O espaço hoje ocupado por uma espécie de templo com ovos, soldados, pássaros-roca, trechos de literatura e toda uma fauna de elementos fantásticos que só pode ser vista e apreciada, mas palidamente descrita, foi gradativamente montado sobre uma olaria em ruínas, num galpão paralelo àquele que continua em funcionamento atualmente. "Existe aqui uma memória afetiva de mais de 80 anos. Papai vinha brincar com os irmãos quando era criança, ele cresceu neste espaço e sempre disse que, para ele, era um lugar de mistério. Graças a Deus, ele pôde sentir e ampliar aquele mesmo mistério a vida inteira, tornando a oficina uma fonte eterna de inspiração", diz Neném.

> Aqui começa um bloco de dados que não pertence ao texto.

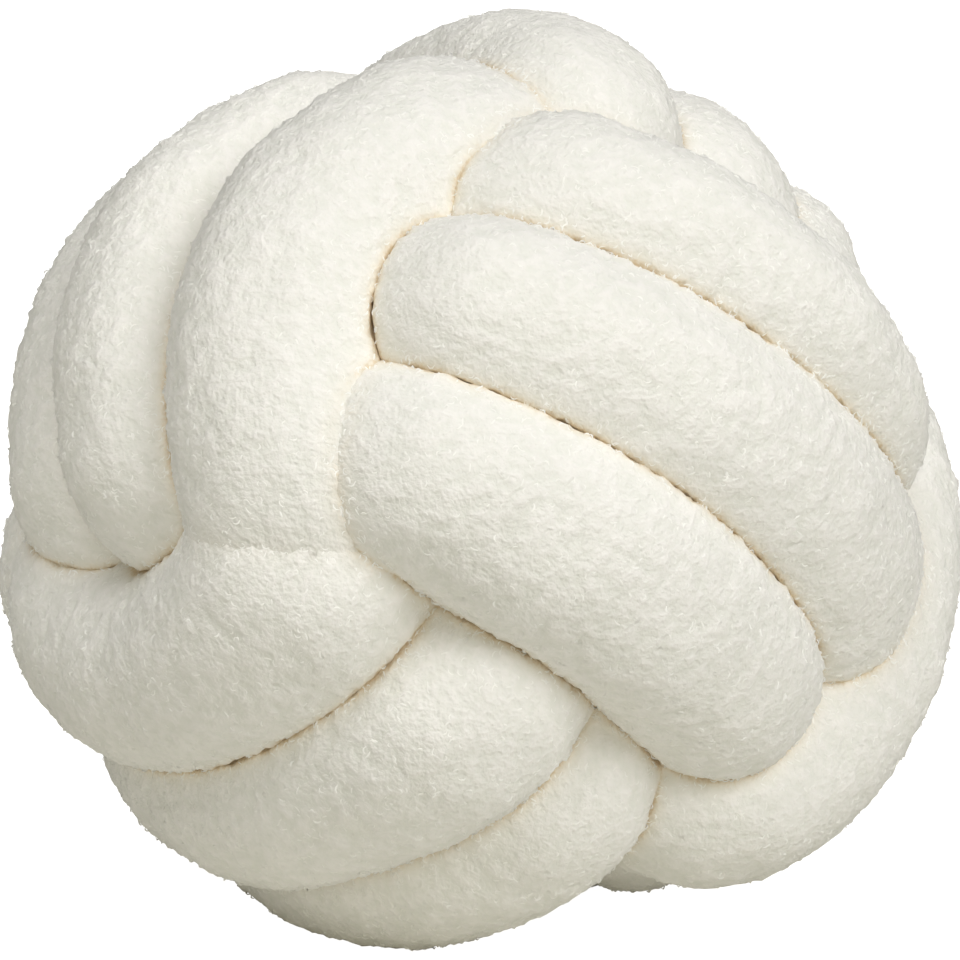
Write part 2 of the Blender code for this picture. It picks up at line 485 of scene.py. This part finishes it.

Detalhes do espaço do Instituto Oficina Francisco Brennand - Crédito: Rafael Furtado/Folha de Pernambuco
Cravado na história
O processo que abriu caminho para que o Instituto Oficina Francisco Brennand pudesse ser implementado começou em 2002, quando Marianna Brennand Fortes iniciou sua pesquisa para o documentário cinematográfico "Francisco Brennand", lançado uma década depois. "Descobri que a obra dele não estava catalogada, nem esculturas, pinturas, desenhos... Nada. Então buscamos resgatar a memória, conservando o acervo artístico e também os documentos e fotografias", descreve ela.
Na sequência, foram elaborados o livro "O Universo de Francisco Brennand" (2011) e, em 2016, foram publicados os diários que o artista escreveu a partir dos 22 anos. As bases do Instituto começaram a ser firmadas a partir desse resgate da memória de Francisco Brennand. "Começamos a perceber a necessidade de musealização do espaço, de transformar aquele lugar num centro cultural com uma orientação mais institucional", diz Marianna.
"Aquela mata começou a ser preservada pelo pai dele, há mais de cem anos. Ainda existe vegetação primária no interior dessa mata, além do que foi reflorestado. Então, também existem muitas atividades que a gente gostaria de fazer nesse âmbito ambiental, de educação e de preservação", conta Marianna, para quem o novo instituto pode se tornar uma grande potência de desenvolvimento para a região.